RECORD EXTRACTS:
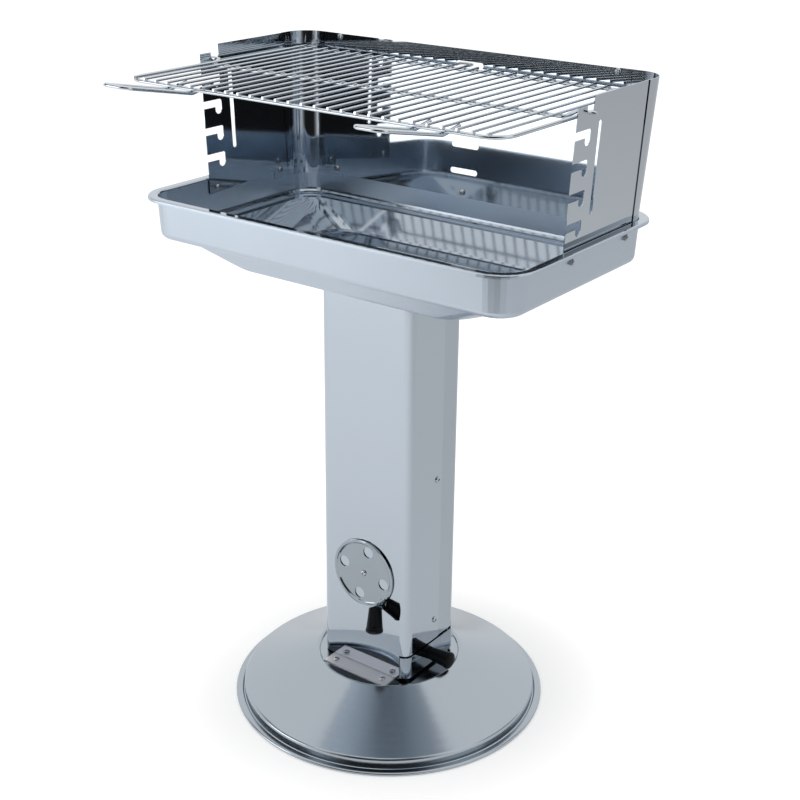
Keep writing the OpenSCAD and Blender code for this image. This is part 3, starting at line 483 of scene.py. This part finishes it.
...
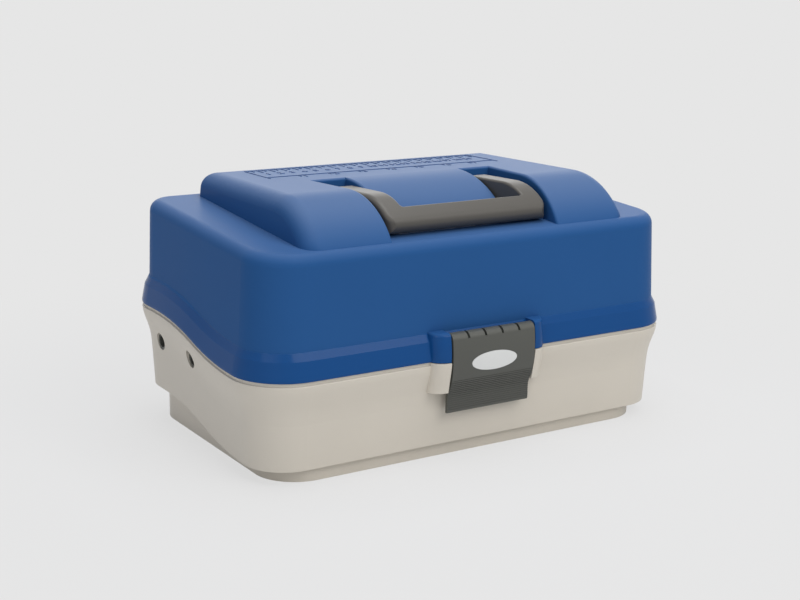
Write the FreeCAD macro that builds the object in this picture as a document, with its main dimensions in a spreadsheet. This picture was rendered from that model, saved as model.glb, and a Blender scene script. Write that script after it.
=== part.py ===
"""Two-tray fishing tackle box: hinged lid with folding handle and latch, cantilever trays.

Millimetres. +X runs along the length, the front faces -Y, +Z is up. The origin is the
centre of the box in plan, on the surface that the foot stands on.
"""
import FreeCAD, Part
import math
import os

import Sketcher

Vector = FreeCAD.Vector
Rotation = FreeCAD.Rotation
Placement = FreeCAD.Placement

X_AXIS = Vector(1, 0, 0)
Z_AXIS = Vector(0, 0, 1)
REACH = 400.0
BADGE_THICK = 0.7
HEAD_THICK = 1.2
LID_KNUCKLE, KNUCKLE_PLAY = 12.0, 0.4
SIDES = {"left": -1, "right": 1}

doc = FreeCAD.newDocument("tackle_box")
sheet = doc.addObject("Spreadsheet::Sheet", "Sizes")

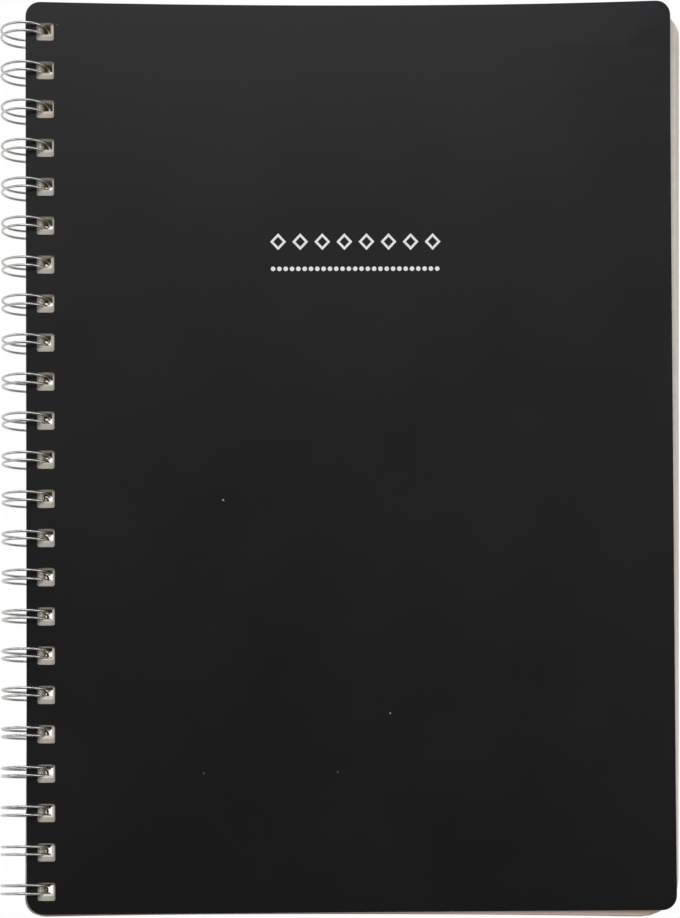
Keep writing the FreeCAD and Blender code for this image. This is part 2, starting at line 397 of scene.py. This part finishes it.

EXERCISE DESCRIPTION: Look through the entries above. Extract each line with the word "image".

ANSWER TO THIS TASK:
Keep writing the OpenSCAD and Blender code for this image. This is part 3, starting at line 483 of scene.py. This part finishes it.
Keep writing the FreeCAD and Blender code for this image. This is part 2, starting at line 397 of scene.py. This part finishes it.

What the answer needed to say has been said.